Trap-Based Pest Counting: Multiscale and Deformable Attention CenterNet Integrating Internal LR and HR Joint Feature Learning

Pest counting, which predicts the number of pests in the early stage, is very important because it enables rapid pest control, reduces damage to crops, and improves productivity. In recent years, light traps have been increasingly used to lure and photograph pests for pest counting. However, pest images have a wide range of variability in pest appearance owing to severe occlusion, wide pose variation, and even scale variation. This makes pest counting more challenging. To address these issues, this study proposes a new pest counting model referred to as multiscale and deformable attention CenterNet (Mada-CenterNet) for internal low-resolution (LR) and high-resolution (HR) joint feature learning. Compared with the conventional CenterNet, the proposed Mada-CenterNet adopts a multiscale heatmap generation approach in a two-step fashion to predict LR and HR heatmaps adaptively learned to scale variations, that is, changes in the number of pests. In addition, to overcome the pose and occlusion problems, a new between-hourglass skip connection based on deformable and multiscale attention is designed to ensure internal LR and HR joint feature learning and incorporate geometric deformation, thereby resulting in an improved pest counting accuracy. Through experiments, the proposed Mada-CenterNet is verified to generate the HR heatmap more accurately and improve pest counting accuracy owing to multiscale heatmap generation, joint internal feature learning, and deformable and multiscale attention. In addition, the proposed model is confirmed to be effective in overcoming severe occlusions and variations in pose and scale. The experimental results show that the proposed model outperforms state-of-the-art crowd counting and object detection models.

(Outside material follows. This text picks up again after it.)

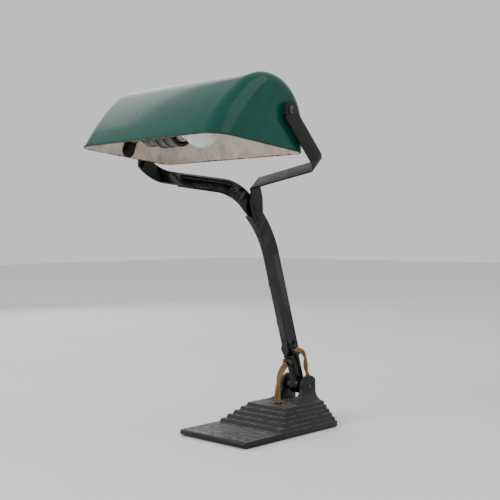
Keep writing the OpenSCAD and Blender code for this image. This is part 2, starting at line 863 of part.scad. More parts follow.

翻译：害虫计数通过预测早期害虫数量，对于快速实施虫害防控、减少作物损失及提升生产力具有重要意义。近年来，灯光诱捕器被广泛用于诱捕并拍摄害虫图像以实现计数。然而，由于严重遮挡、姿态变化幅度大及尺度差异显著，害虫图像存在外观多样性，这给计数任务带来了更大挑战。针对上述问题，本研究提出了一种新型害虫计数模型——多尺度可变形注意力CenterNet（Mada-CenterNet），用于内部低分辨率（LR）与高分辨率（HR）联合特征学习。与传统CenterNet相比，该模型采用两步式多尺度热力图生成方法，自适应学习尺度变化（即害虫数量变化），从而预测LR和HR热力图。此外，为克服姿态与遮挡问题，本研究设计了一种基于可变形与多尺度注意力的沙漏间跳跃连接，确保内部LR与HR联合特征学习并融入几何形变能力，进而提升害虫计数精度。实验证明，Mada-CenterNet通过多尺度热力图生成、内部联合特征学习及可变形多尺度注意力机制，能够更准确地生成HR热力图并提高计数精度。同时，该模型在应对严重遮挡、姿态变化及尺度差异方面表现出有效性。实验结果表明，所提模型优于当前最先进的群体计数与目标检测模型。